High Availability Design

Download OpenAPI specification:Download

ha_design_0

High Availability Design

This document provides guidelines for building mission-critical, end-to-end services using the capabilities of the iotcomms.io platform. A service's availability is only as strong as its weakest link. In real-world deployments, unexpected failures must be accounted for to maintain service reliability. A key principle in designing resilient services is redundancy: multiple redundant nodes should be available, and if communication with one node fails, the system should automatically retry with another node.

Platform Resilience

To ensure a reliable service, the iotcomms.io platform is built on multiple nodes hosting different services. Each service runs on several active nodes deployed across multiple geographic regions. If one region experiences an outage, traffic is automatically routed to nodes in another region.

The platform continuously monitors node utilization and dynamically scales capacity as needed. If a node fails, it is automatically detected, removed from service, and replaced with a new one, ensuring seamless operation without manual intervention.

Service Discovery

DNS plays a fundamental role in routing traffic to active service nodes. The iotcomms.io platform publishes active nodes in public DNS, automatically updating records when nodes are added or removed.

For SIP-based services, service discovery follows the mechanisms outlined in RFC 3263. This standard defines how SIP clients use DNS to locate SIP servers and retry another available server if a request fails.

Similarly, the iotcomms.io platform leverages internal DNS for routing traffic between its internal nodes. Clients capable of resolving multiple DNS entries and implementing retry mechanisms can fully benefit from the platform's high availability design. Clients that do not support this functionality may experience service degradation, and such failures are not counted against the SLA.

DNS Caching and TTL Considerations

To ensure timely resolution of service endpoints, clients should respect the DNS Time-To-Live (TTL) settings and avoid excessive DNS caching. Failure to do so may result in outdated or unreachable service endpoints, leading to connectivity issues. Regular DNS resolution helps maintain high availability by ensuring that clients always connect to the most current and active service nodes.

API Call Resiliency

This section outlines best practices for building a resilient service when interacting with iotcomms.io APIs.

API Requests

If an API request to the iotcomms.io platform fails or times out, the client should retry the request up to five times, using an exponential backoff strategy. The only exception to this rule is if the API returns a 404 Not Found response, as this indicates an invalid URL rather than a transient failure.

It is important that any system or device connecting to the iotcomms.io services implements retry functionality when a request fails.
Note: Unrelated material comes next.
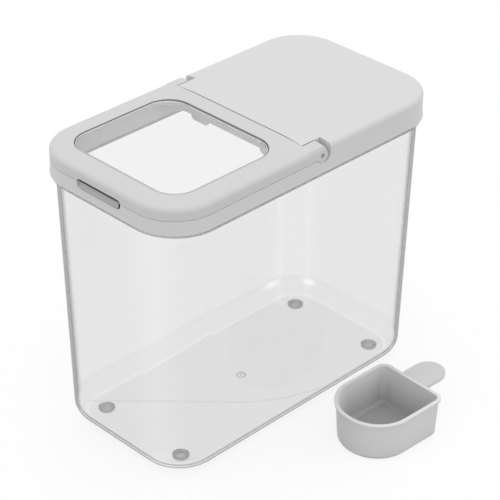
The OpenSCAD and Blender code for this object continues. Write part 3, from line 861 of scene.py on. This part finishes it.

This ensures that temporary network issues or transient failures do not disrupt service availability.

Callbacks

Callbacks sent from the iotcomms.io platform are automatically retransmitted in the event of an error response or connection timeout, except in cases where a 404 Not Found status is received.

Monitoring and Logging

Effective monitoring and logging are crucial for maintaining high availability. Customers should continuously monitor their application logs for API failures, service alarms, and other unexpected behavior. This proactive approach helps detect and mitigate potential issues before they impact service reliability.

Additionally, real-time monitoring of API requests, device registrations, and callback success rates provides valuable insights into the health of the service. Logging mechanisms should be designed to capture detailed error information, allowing for efficient troubleshooting and resolution of failures.
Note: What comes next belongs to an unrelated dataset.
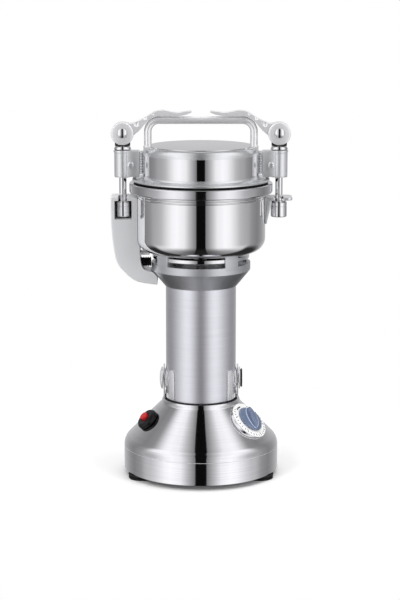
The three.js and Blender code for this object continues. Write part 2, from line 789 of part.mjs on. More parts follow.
function motorStator() {
  const top = statorBottom + statorLength;
  const body = ring(statorInner, statorOuter, statorBottom, top, MIDDLE);
  const coil = ring(statorInner + 3, statorOuter - 4, statorBottom - 5, top + 5, MIDDLE);
  return body.add(coil);
}

const commutatorRadius = 11;

function brushGear() {
  const holder = block(commutatorRadius + 1, statorOuter - 3, -4, 4, brushZ - 4, brushZ + 3);
  const outer = ring(statorOuter - 6, statorOuter, brushZ - 6, brushZ - 2, MIDDLE);
  return united(outer, holder, holder.rotate([0, 0, 180]));
}

function bearing(bottom) {
  return ring(shaftRadius + GAP, bearingRadius, bottom, bottom + bearingWidth, MIDDLE);
}

const upperBearingBottom = collarRim - 3 - bearingWidth;

function shaftSeal() {
  const bore = shaftRadius + GAP;
  const deck = bowlBottom + bowlWall + GAP;
  return turned([
    [bore, bowlBottom - 1.6], [sealBore - GAP, bowlBottom - 1.6], [sealBore - GAP, deck], [sealFlange, deck],
    [sealFlange - 1.5, deck + 2.2], [bore, deck + 2.2],
  ], MIDDLE);
}

// ---------------------------------------------------------------- rotor

const bladeZ = bowlBottom + bowlWall + 6.5;
const upperBladeZ = bladeZ + bladeThickness + GAP + spacerHeight + GAP;
const shaftTop = upperBladeZ + bladeThickness + 11;

function motorShaft() {
  const step = bladeZ - GAP;
  return turned([
    [0, bearingBottom - 1], [shaftRadius, bearingBottom - 1], [shaftRadius, step], [threadRadius, step],
    [threadRadius, shaftTop - 1], [threadRadius - 1, shaftTop], [0, shaftTop],
  ], SMALL);
}

function armature() {
  const bore = shaftRadius + GAP;
  const low = statorBottom - 1;
  const high = statorBottom + statorLength + 1;
  const core = ring(bore, armatureRadius, low, high, MIDDLE);
  const windings = ring(bore, armatureRadius - 3, low - 4, high + 4, SMALL);
  const commutator = ring(bore, commutatorRadius, brushZ - 7, low, SMALL);
  return united(core, windings, commutator);
}

const fanBlades = 9;

function coolingFan() {
  const bore = shaftRadius + GAP;
  const bottom = statorBottom + statorLength + 9;
  const hub = ring(bore, 12, bottom, bottom + 11, SMALL);
  const back = ring(bore, fanRadius, bottom, bottom + 1.6, WIDE);
  const vanes = [];
  for (let i = 0; i < fanBlades; i += 1) {
    const vane = block(10, fanRadius - 0.5, -0.8, 0.8, bottom + 1, bottom + 9);
    vanes.push(vane.rotate([0, 0, 360 * i / fanBlades]));
  }
  return united(back, hub, ...vanes);
}

// A flat two-armed blade whose tips are bent up (or down) by a tilt in degrees.
function blade(level, tilt, heading) {
  const bend = bladeBend;
  const half = bladeWidth / 2;
  const centre = block(-bend, bend, -half, half, 0, bladeThickness);
  const length = (bladeReach - bend) / Math.cos(THREE.MathUtils.degToRad(tilt));
  const shape = new THREE.Shape([
    new THREE.Vector2(0, -half), new THREE.Vector2(length - 10, -half), new THREE.Vector2(length, half - 6),
    new THREE.Vector2(length - 3, half), new THREE.Vector2(0, half),
  ]);
  const arm = toSolid(new THREE.ExtrudeGeometry(shape, { depth: bladeThickness, bevelEnabled: false }));
  const lift = Math.max(0, Math.sin(THREE.MathUtils.degToRad(tilt)) * bladeThickness);
  const bent = arm.rotate([0, -tilt, 0]).translate([bend - 0.6 + lift * 0.2, 0, 0]);
  const both = united(centre, bent, bent.rotate([0, 0, 180]));
  const bored = both.subtract(disc(threadRadius + GAP, -5, 10, SMALL));
  return bored.rotate([0, 0, heading]).translate([0, 0, level]);
}

function bladeSpacer() {
  return ring(threadRadius + GAP, 9, bladeZ + bladeThickness + GAP, upperBladeZ - GAP, SMALL);
}

function bladeNut() {
  const bottom = upperBladeZ + bladeThickness + GAP;
  return disc(8, bottom, bottom + 7, 6).subtract(disc(threadRadius + GAP, bottom - 1, bottom + 8, SMALL));
}

// ---------------------------------------------------------------- lid

// The lid's outer surface from the flange up to the axis, grown outwards by a clearance.
function lidOutline(grow) {
  const flangeTop = lidBottom + flangeHeight;
  const flareRadius = flareHeight;
  const flare = arc(lidRadius + flareRadius, flangeTop + flareRadius, flareRadius - grow, 270, 180, 3);
  const edge = arc(lidRadius - lidEdge, lidTop - lidEdge, lidEdge + grow, 0, 90, 3);
  const rim = flangeRadius + grow;
  return [[rim, lidBottom - grow], [rim, flangeTop + grow], ...flare, ...edge];
}

function lidShell() {
  const inside = [
    ...arc(lidRadius - lidEdge, lidTop - lidEdge, lidEdge - lidWall, 90, 0, 3),
    [lidRadius - lidWall, lidBottom],
  ];
  return turned([[0, lidTop - lidWall], ...inside, ...lidOutline(0), [0, lidTop]], WIDE);
}

function lidSolid(grow) {
  return turned([[0, lidBottom - grow], ...lidOutline(grow), [0, lidTop + grow]], CUTTER);
}

function lidGasket() {
  const outer = flangeRadius - 1.6;
  return ring(outer - gasketWidth, outer, rimTop + GAP, gasketTop, WIDE);
}

// The middle line of the bent rod: a leg, a bend, the bar, a bend and the other leg.
class BentRod extends THREE.Curve {
  constructor(halfSpan, foot, level, bend) {
    super();
    this.size = { halfSpan, foot, level, bend };
    this.leg = level - bend - foot;
    this.turn = Math.PI / 2 * bend;
    this.span = 2 * (halfSpan - bend);
    this.total = 2 * (this.leg + this.turn) + this.span;
  }

  getPoint(t, target = new THREE.Vector3()) {
    const { halfSpan, foot, level, bend } = this.size;
    const side = t < 0.5 ? -1 : 1;
    const run = Math.min(t, 1 - t) * this.total;
    if (run < this.leg) return target.set(side * halfSpan, 0, foot + run);
    if (run < this.leg + this.turn) {
      const angle = (run - this.leg) / bend;
      const x = halfSpan - bend + bend * Math.cos(angle);
      return target.set(side * x, 0, level - bend + bend * Math.sin(angle));
    }
    const rest = run - this.leg - this.turn;
    return target.set(side * (halfSpan - bend - rest), 0, level);
  }
}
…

Alarmbridge High Availability

This section provides design recommendations for achieving high availability when using the Alarmbridge capabilities of the platform. Alarmbridge is typically used to connect alarm devices with alarm receiving platforms.

Alarmbridge implements the retransmission logic required by the protocol in use. For example, alarm events that are not acknowledged will be retransmitted based on protocol-specific rules.

Alarm Device Behavior

Alarm devices should implement their own retry mechanisms in cases where alarm transmissions are not acknowledged. By performing retries, the device can eventually establish a successful communication path through available nodes in the platform.

Devices using SIP-based alarm protocols, such as SCAIP, must utilize DNS mechanisms as described earlier to resolve SIP servers and ensure reliable service.

SCAIP to Analog Voice Bridge Calls

When bridging from SCAIP to analog protocols using Alarmbridge, the following steps occur:

  1. The alarm device sends a SCAIP request to the service. If acknowledged, the device is instructed to place a voice call to a designated Voicebridge number. If the request is not acknowledged, the device should retry using another resolved SIP server for the domain.

  2. The alarm device connects to the Voicebridge number, which plays a ringback tone until the analog event is acknowledged. If the alarm transmission fails, the call is disconnected. In such cases, the alarm device should restart the process from step 1.

Service Alarms

Unexpected failures, such as failed API callback requests or other unforeseen disruptions, can trigger an API callback alarm. Customers are strongly encouraged to monitor and handle these alarms proactively, as they may indicate misconfigurations or integration issues requiring attention.

By implementing these guidelines, services built on the iotcomms.io platform can achieve high availability, ensuring reliability and resilience in mission-critical applications.